Job >> Select, from the material below, each line with "parts" in it.

Collected data >>
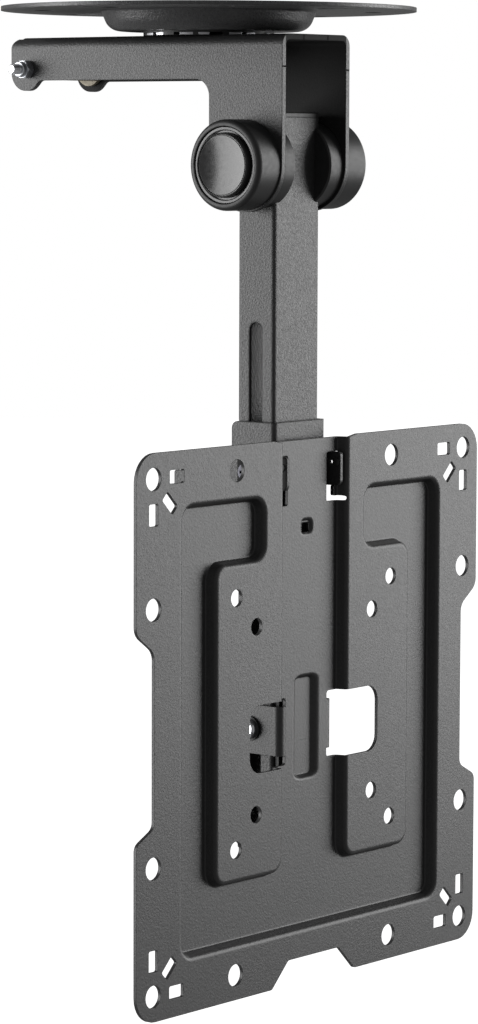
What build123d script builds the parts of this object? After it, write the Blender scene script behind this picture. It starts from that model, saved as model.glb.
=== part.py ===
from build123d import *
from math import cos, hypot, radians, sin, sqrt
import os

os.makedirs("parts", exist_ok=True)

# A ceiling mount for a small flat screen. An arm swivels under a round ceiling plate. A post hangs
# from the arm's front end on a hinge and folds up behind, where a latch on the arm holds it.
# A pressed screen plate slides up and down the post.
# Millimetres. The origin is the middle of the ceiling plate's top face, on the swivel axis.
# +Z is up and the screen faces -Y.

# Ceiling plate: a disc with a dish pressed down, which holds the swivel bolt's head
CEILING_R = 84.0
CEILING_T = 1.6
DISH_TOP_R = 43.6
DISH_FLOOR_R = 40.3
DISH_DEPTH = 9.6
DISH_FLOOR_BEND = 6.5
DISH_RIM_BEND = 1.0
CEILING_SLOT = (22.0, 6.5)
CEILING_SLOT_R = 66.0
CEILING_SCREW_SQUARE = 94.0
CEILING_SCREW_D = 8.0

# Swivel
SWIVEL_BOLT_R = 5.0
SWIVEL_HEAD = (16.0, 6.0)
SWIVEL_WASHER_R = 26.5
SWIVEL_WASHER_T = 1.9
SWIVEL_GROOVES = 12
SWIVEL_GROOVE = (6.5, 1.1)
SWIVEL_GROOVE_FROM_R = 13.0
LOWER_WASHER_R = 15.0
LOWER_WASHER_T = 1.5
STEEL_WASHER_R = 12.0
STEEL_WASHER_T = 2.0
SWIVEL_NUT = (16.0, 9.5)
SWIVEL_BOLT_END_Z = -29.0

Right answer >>
What build123d script builds the parts of this object? After it, write the Blender scene script behind this picture. It starts from that model, saved as model.glb.
os.makedirs("parts", exist_ok=True)